Impromptu Redo II

No, it did not take us an entire year to finish the bathroom remodeling project. Yes, it did take me an entire year to blog about it. Could I be a better blogger? Sure, go ahead judge me, but who cares our bathroom looks AWESOME! After the demolition was complete, it took us almost two weeks to get our bathroom put back together.

Bathroom After 1

We installed new paneling and new molding. We used the same window and base molding which matches the remainder of the molding we upgraded here. Caulked all of the seams using paintable molding caulk. There was so much of this to do that it took me almost one entire day. Then we painted on a fresh coat of gloss white paint. We opted for gloss paint in this room to make the surface of the paneling easier to wipe down.

Bathroom After 4

I researched different flooring options for a bathroom application, and based on our choice to leave in the existing flooring(not necessarily the best way but this worked for our budget), we opted for cork patterned floating vinyl plank flooring. I loved the look of the cork but needed the durability and installation perks of vinyl.
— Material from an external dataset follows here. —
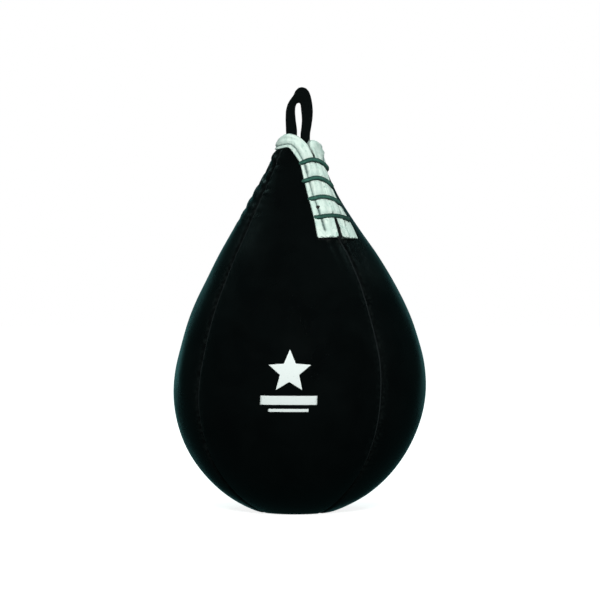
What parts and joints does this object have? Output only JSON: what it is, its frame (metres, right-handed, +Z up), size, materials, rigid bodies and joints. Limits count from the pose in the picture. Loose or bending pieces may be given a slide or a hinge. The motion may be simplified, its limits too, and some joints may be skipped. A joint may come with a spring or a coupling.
{
  "type": "punching ball",
  "caption": "Pear-shaped leather punching ball: gores round a bladder, a white laced placket at the neck and a webbing loop to hang it by.",
  "frame": {"origin": "middle of the flat base that the ball stands on", "axes": "+Z up through the hanging loop; -Y is the front, -Y and +X is the side that the laced slit faces; X is along the loop's flat face"},
  "size_m": [0.18, 0.18, 0.3024],
  "materials": {
    "leather_black": "glossy grained leather",
    "welt_black": "satin leather strip",
    "lining_cloth": "plain woven cotton",
    "leather_white": "satin soft leather",
    "thread_grey": "waxed thread",
    "thread_black": "waxed thread",
    "lace_cord": "waxed twisted cord",
    "webbing_black": "ribbed woven webbing",
    "leather_natural": "stiff undyed leather",
    "rubber_bladder": "dusted latex",
    "rubber_valve": "matte moulded rubber"
  },
  "bodies": {
    "bag": {"panel_right": "leather_black", "panel_back": "leather_black", "panel_left": "leather_black", "panel_front": "leather_black", "seam_welt_laced": "welt_black", "seam_welt_rear_right": "welt_black", "seam_welt_rear_left": "welt_black", "seam_welt_front_left": "welt_black", "lining_right": "lining_cloth", "lining_back": "lining_cloth", "lining_left": "lining_cloth", "lining_front": "lining_cloth", "bottom_patch": "leather_black", "tongue": "leather_black", "placket": "leather_white", "placket_stitching": "thread_grey", "lace": "lace_cord", "lace_knots": "lace_cord", "loop_tail_left": "webbing_black", "loop_tail_right": "webbing_black", "tail_stitching": "thread_black", "loop_washer": "leather_natural", "bladder": "rubber_bladder", "valve_seat": "rubber_valve", "valve_core": "rubber_valve"},
    "loop": {"hanging_loop": "webbing_black"}
  },
  "joints": [
    {"name": "loop_tilt", "type": "hinge", "parent": "bag", "child": "loop", "pos_m": [0, 0, 0.2685], "axis": [1, 0, 0], "range_deg": [-60, 60], "stiffness_Nm_per_rad": 0.05}
  ]
}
The color turned out great it was warm, and it doesn’t show every single speck of dirt and hair. We had some tough corners to get the flooring around where two door frames met and inside of the linen closet. I created paper templates which helped reduce the number of mistakes on actual material. We found it easiest to cut the flooring with a pair of snips. We used a carpet installation razor blade in some instances, but the planks of floor were two layers thick which made it difficult. The floor installation took us a day and overall the installation was fairly easy especially once we got to the straight pieces. The thing to note when installing this floor is to make sure that all of the planks and adhering strips align correctly. Once these babies are stuck together, they are tough to get apart and the adhesive comes off making the piece nearly useless.

We also removed the doors and sanded them in preparation for a new coat of paint. While they were removed, we cut them down using a table saw to fit over the new layer of flooring.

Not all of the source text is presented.